[PATCH bpf v1 3/4] bpf: Augment raw_tp arguments with PTR_MAYBE_NULL

[Date Prev][Date Next][Thread Prev][Thread Next][Date Index][Thread Index]

 



Arguments to a raw tracepoint are tagged as trusted, which carries the
semantics that the pointer will be non-NULL.  However, in certain cases,
a raw tracepoint argument may end up being NULL. More context about this
issue is available in [0].

Thus, there is a discrepancy between the reality, that raw_tp arguments can
actually be NULL, and the verifier's knowledge, that they are never NULL,
causing explicit NULL checks to be deleted, and accesses to such pointers
potentially crashing the kernel.

A previous attempt [1], i.e. the second fixed commit, was made to
simulate symbolic execution as if in most accesses, the argument is a
non-NULL raw_tp, except for conditional jumps.  This tried to suppress
branch prediction while preserving compatibility, but surfaced issues
with production programs that were difficult to solve without increasing
verifier complexity.

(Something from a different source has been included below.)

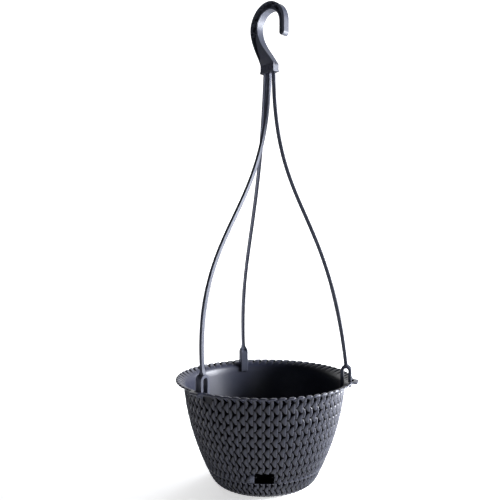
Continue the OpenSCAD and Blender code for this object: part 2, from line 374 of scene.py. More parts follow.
@dataclass(frozen=True)
class Plastic:
    """Anthracite moulded plastic.

    Fields: colour at the crests, a second colour that is painted shade in the hollows where there is a
    relief and the dark end of the melt's cloudiness where there is none, roughness, the grain of the mould
    and its depth, the shine, the attribute that says how high a point of the relief stands, from 0 to 1,
    the scales of the melt's cloudiness and of the scuffs, and the relief height below which painted shade
    takes over.
    """
    name: str
    crest: tuple[float, float, float]
    painted_shade_and_low_tone: tuple[float, float, float]
    roughness: float = 0.42
    grain: Grain = Grain.SPARKED
    grain_depth: float = 0.25
    shine: float = 0.4
    relief: str = ""
    cloud_scale: float = 38.0
    scuff_scale: float = 120.0
    painted_shade_below: float = 0.22

    def material(self) -> bpy.types.Material:
        """The procedural material: tone follows the relief, as painted shade that darkens its low parts, and
        a soft cloudiness of the melt.

        Returns:
            The material. With a relief, a dark matt shader paints shade into its deepest hollows.
        """
        n = Nodes(self.name)
        place = n.node("ShaderNodeTexCoord", output="Object")
        cloud = n.node("ShaderNodeTexNoise", {}, {"Vector": place, "Scale": self.cloud_scale, "Detail": 3.0})
        fine = n.node("ShaderNodeTexNoise", {}, {"Vector": place, "Scale": self.grain.value, "Detail": 2.0})
        scuff = n.node("ShaderNodeTexNoise", {},
                       {"Vector": place, "Scale": self.scuff_scale, "Detail": 4.0, "Roughness": 0.7})
        if self.relief:
            height = n.node("ShaderNodeAttribute", {"attribute_name": self.relief}, output="Fac")
            # Painted shade: the lower the relief, the darker the colour, standing in for the shade between
            # the cords
            tone = (height * 1.7 + cloud * 0.2 - 0.50).clamped()
        else:
            tone = (cloud * 0.5 + 0.5).clamped()
        colour = n.blend(tone, (*self.painted_shade_and_low_tone, 1.0), (*self.crest, 1.0))
        rub = ((scuff - 0.5) * 0.16 + (cloud - 0.5) * 0.1)
        bump = n.node("ShaderNodeBump", {}, {"Strength": self.grain_depth, "Distance": 0.0002,
                                             "Height": fine + scuff * 0.6})
        n.finish(Base_Color=colour, Roughness=(rub + self.roughness).clamped(), Normal=bump,
                 Specular_IOR_Level=self.shine)
        if self.relief:
            # Painted shade: a dark matt shader takes over in the deepest hollows of the relief, standing in
            # for shade
            painted_shade_shader = n.node("ShaderNodeBsdfDiffuse", {}, {"Color": (*self.painted_shade_and_low_tone, 1.0)})
            clear_of_painted_shade = ((height - self.painted_shade_below) * 2.6).clamped()
            painted_shade_mix = n.node("ShaderNodeMixShader", {}, {0: clear_of_painted_shade, 1: painted_shade_shader, 2: n.shader.outputs[0]})
            n.feed(n.tree.nodes["Material Output"].inputs["Surface"], painted_shade_mix)
        return n.material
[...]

A more complete discussion of issues and fixes is
available at [2].

Fix this by maintaining an explicit, incomplete list of tracepoints
where the arguments are known to be NULL, and mark the positional
arguments as PTR_MAYBE_NULL. Additionally, capture the tracepoints where
arguments are known to be PTR_ERR, and mark these arguments as scalar
values to prevent potential dereference.

In the future, an automated pass will be used to produce such a list, or
insert __nullable annotations automatically for tracepoints. Anyhow,
this is an attempt to close the gap until the automation lands, and
reflets the current best known list according to Jiri's analysis in [3].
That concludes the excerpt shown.